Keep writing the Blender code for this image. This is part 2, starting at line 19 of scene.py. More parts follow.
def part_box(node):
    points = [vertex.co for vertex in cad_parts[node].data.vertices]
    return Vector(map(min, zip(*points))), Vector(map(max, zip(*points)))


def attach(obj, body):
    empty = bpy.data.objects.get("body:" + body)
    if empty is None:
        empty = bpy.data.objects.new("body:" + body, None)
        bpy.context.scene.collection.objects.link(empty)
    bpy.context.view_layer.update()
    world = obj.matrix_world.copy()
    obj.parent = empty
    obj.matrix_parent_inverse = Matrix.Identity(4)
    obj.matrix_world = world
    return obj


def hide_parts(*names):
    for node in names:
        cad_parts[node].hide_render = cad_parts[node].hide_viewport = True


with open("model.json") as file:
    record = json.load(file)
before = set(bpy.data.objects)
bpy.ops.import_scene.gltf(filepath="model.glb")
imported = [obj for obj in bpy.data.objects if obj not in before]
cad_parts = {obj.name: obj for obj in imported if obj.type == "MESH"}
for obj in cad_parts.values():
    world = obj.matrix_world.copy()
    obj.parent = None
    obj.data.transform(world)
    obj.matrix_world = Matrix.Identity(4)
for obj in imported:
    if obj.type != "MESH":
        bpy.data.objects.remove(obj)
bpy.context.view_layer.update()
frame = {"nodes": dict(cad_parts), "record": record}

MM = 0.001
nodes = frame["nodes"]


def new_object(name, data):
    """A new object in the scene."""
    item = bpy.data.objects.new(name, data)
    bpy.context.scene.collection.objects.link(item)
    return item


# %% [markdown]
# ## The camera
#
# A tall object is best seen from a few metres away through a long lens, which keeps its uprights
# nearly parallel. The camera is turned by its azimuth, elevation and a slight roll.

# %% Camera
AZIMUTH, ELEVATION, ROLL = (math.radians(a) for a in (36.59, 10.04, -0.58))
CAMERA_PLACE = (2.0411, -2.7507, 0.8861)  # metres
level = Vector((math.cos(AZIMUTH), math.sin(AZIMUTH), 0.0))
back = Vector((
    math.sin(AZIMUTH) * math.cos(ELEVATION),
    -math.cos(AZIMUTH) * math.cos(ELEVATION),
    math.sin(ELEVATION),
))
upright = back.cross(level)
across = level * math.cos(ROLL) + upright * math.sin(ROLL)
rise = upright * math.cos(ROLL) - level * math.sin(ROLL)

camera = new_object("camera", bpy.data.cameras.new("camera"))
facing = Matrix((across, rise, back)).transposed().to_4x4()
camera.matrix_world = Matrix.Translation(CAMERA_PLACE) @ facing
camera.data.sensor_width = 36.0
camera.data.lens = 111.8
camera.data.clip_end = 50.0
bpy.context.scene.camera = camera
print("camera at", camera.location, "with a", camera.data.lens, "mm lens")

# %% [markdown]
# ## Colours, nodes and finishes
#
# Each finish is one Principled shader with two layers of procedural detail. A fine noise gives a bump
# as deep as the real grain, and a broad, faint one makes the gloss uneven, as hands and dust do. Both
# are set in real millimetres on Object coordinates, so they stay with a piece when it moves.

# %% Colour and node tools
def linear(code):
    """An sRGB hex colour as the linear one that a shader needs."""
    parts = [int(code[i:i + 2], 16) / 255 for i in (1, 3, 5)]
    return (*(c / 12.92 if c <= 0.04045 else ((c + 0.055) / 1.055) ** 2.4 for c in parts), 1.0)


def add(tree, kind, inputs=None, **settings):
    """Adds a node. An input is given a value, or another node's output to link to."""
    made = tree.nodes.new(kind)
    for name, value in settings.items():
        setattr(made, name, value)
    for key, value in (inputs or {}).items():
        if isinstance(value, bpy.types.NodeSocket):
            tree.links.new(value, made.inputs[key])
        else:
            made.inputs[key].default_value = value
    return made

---

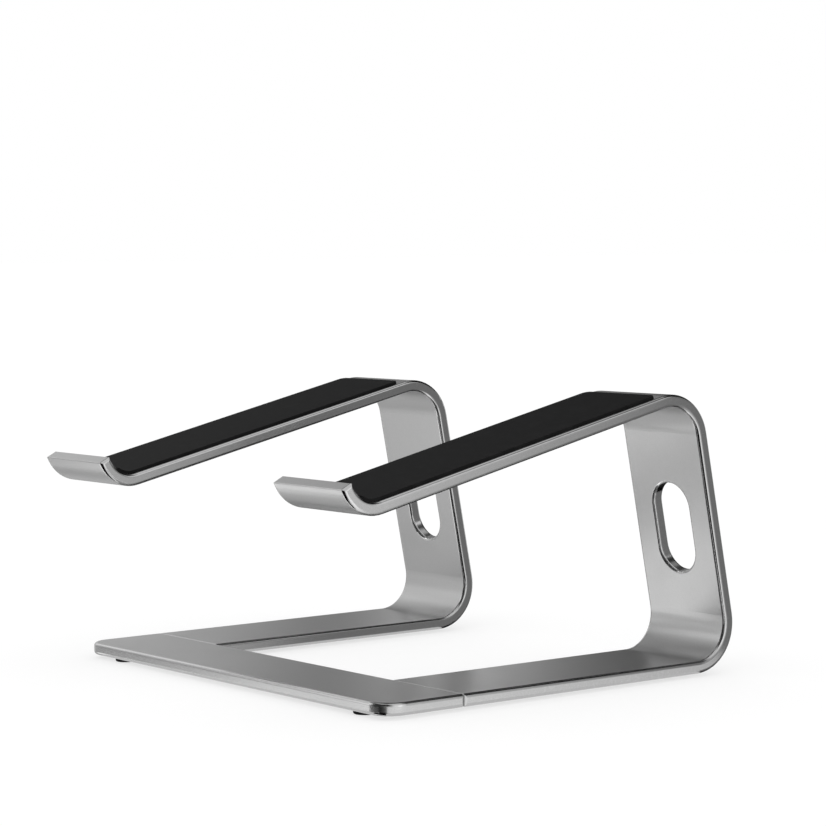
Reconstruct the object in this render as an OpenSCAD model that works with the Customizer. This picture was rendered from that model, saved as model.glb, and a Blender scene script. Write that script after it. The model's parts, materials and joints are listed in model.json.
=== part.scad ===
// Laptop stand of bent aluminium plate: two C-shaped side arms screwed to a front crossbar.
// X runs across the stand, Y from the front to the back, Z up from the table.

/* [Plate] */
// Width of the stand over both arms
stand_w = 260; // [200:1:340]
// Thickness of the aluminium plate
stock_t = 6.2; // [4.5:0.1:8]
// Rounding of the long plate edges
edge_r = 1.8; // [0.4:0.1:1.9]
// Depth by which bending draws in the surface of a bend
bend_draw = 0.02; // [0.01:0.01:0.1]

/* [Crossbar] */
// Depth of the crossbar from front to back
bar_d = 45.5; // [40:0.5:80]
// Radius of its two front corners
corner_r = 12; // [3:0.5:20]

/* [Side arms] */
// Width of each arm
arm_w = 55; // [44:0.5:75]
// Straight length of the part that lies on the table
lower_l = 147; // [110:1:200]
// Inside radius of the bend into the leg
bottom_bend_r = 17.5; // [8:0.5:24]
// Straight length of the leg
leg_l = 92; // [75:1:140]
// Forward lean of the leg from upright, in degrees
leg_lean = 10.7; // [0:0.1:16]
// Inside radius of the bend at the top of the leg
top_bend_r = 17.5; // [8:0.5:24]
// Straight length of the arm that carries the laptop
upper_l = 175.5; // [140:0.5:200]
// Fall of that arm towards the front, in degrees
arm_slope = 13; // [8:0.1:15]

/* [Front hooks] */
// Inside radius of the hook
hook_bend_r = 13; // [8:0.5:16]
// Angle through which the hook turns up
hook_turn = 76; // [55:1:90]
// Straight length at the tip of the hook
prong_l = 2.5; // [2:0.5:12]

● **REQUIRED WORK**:
Retype exactly what runs from the line containing "Reconstruct the object" through the line containing "from the table.", both lines included, and stop there.

● **WRITTEN SOLUTION**:
Reconstruct the object in this render as an OpenSCAD model that works with the Customizer. This picture was rendered from that model, saved as model.glb, and a Blender scene script. Write that script after it. The model's parts, materials and joints are listed in model.json.
=== part.scad ===
// Laptop stand of bent aluminium plate: two C-shaped side arms screwed to a front crossbar.
// X runs across the stand, Y from the front to the back, Z up from the table.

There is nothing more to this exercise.